Physiology: United unto Death

  • Share
  • Read Later

In the world they made for themselves, Siamese Twins Margaret and Mary Gibb were not only accustomed to their affliction. They came to prefer it. As adults they refused even to discuss the possibility of separation. To them, such a move would have seemed no less than amputation of a major limb. In recent weeks their feeling haunted their physician, Dr. John Appel, because though Mary seemed entirely healthy, Margaret was suffering from rapidly spreading cancer. But the sisters did not change their view, and last week when Margaret's cancer had spread to her lungs and heart, it had also spread to

Mary. They died, at 54, within two minutes of each other.

From the start, their mother recalled, the personalities of the nonidentical twins "had always been different." Mary was overweight, easygoing and carefree; Margaret was thin, high-strung, and always worried about health and finances. They earned their first money at 16 doing a vaudeville song-and-dance act in the U.S. and later in Europe. After a series of jobs in circuses, they retired to open a gift shop in their home town of Holyoke, Mass. When it closed in 1949, they lived in near-seclusion until their deaths.

Joined by bone and flesh just above the buttocks, they had separate organs except for the rectum. Neither felt the other's pain, and their circulatory systems were largely separate.
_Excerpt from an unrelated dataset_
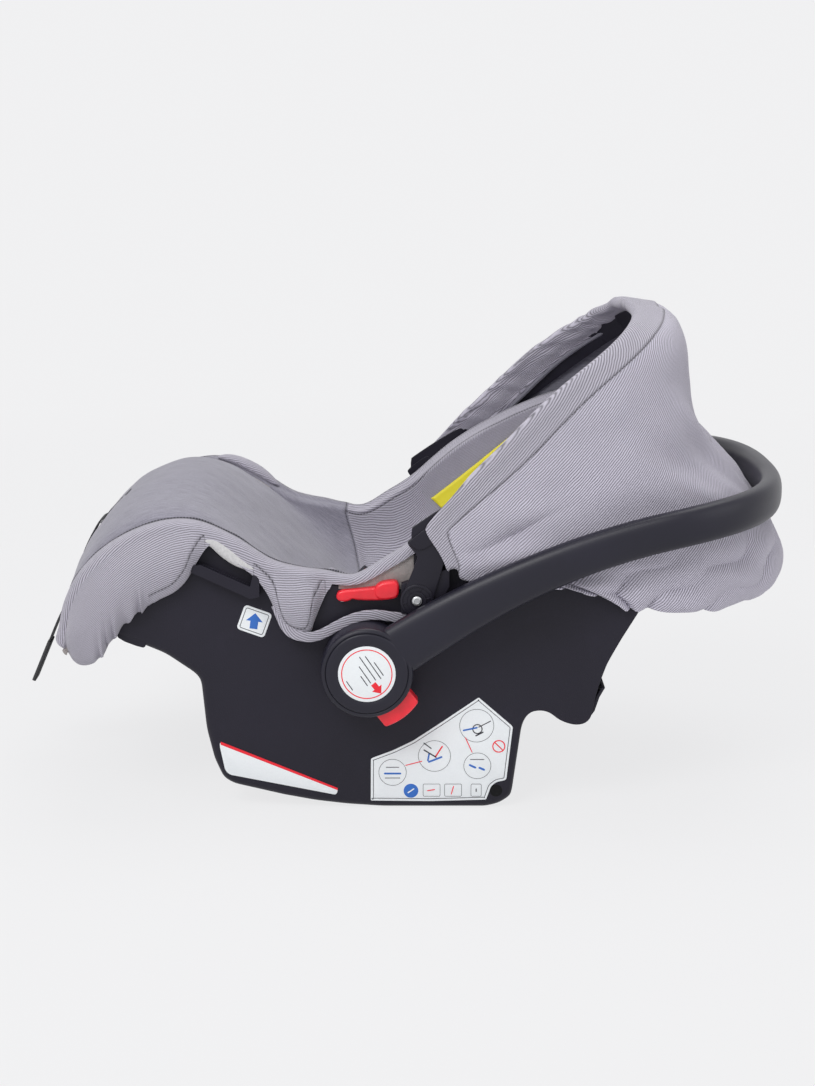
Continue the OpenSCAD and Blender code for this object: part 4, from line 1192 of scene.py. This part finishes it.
class CARRIER_OT_cover(bpy.types.Operator):
    """The sewn cover: seat panels inside, a soft roll over the rim, and side lobes that hang outside"""
    bl_idname = "carrier.cover"
    bl_label = "Cover"

    def execute(self, context):
        b = Bucket(16)
        x, rim_z = b.rim.T
        hem = smooth(HEM, 4)
        hem_z = np.interp(x, hem[:, 0], hem[:, 1])
        drop = np.where(x < LOBE_END, rim_z - hem_z, TIGHT)
        drop = np.where(x > 18, TIGHT + 25 * ease((x - 20) / 60), drop)
        start = self.tail(-b.along[0], b.above[0], 11, 7, 95)
        end = self.tail(b.along[-1], b.above[-1], 2, 9, 150)
        outer, mark, uv = self.outside(b, np.maximum(drop, TIGHT), np.abs(np.gradient(hem_z, x)))
        inner = self.lining(b)
        shape = Shape()
        for side in (-1, 1):
            self.add(shape, outer * (1, -side, 1), start, end, side < 0, 0, mark, uv, lobes=True)
        self.add(shape, inner, start, end, True, *self.panels(b, inner))
        cloths = ["twill", "seat melange", "seat twill", "backing"]
        cover = shape.build("seat_cover_sewn", cloths, stands_for=["seat_cover"], slot="cover_cloth",
                            thick=2.2, lining=3)
        self.trims(b)
        return {"FINISHED"}

    def tail(self, along, above, straight, r, turn):
        """Steps in X and Z that carry the last row straight on and then round under the lip."""
        a = np.radians(np.linspace(0, turn, 12))[:, None]
        curl = along * straight + r * (along * np.sin(a) - above * (1 - np.cos(a)))
        lead = along * np.linspace(0, straight, 5)[1:-1, None]
        return np.vstack([lead, curl])

    def add(self, shape, p, start, end, flip, zone, mark, uv, lobes=False):
        """Adds the grid with its first and last rows carried on under the lips, less so at a lobe's hem."""
        share = np.ones((p.shape[1], 1))
        if lobes:
            share[:LOBE_ROWS, 0] = np.linspace(0.1, 1, LOBE_ROWS)
        before, after = (p[k] + at_y(steps, 0)[:, None] * share for k, steps in ((0, start[::-1]), (-1, end)))
        lead, tail = (run_length(np.vstack([[[0, 0]], steps]))[1:, None, None] for steps in (start, end))
        uv = np.concatenate([uv[:1] - lead[::-1] * (1, 0), uv, uv[-1:] + tail * (1, 0)])
        rows = (len(start), len(end))
        mark = np.pad(mark, (rows, (0, 0), (0, 0)), constant_values=NO_SEAM)
        zone = np.pad(np.broadcast_to(zone, p.shape[:2]), (rows, (0, 0)), mode="edge")
        shape.grid(np.concatenate([before, p, after]), flip=flip, uv=uv, mark=mark, zone=zone)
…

But a few, small arterial branches "appeared to connect," said Pathologist H. Paul Wakefield, and evidently transported the cancer. He could not be more specific, because his autopsy did not include a microscopic examination of the twins' connected tissues. They had requested that they not be separated even after death—so that they could be buried in a special coffin in the state in which they had lived and died.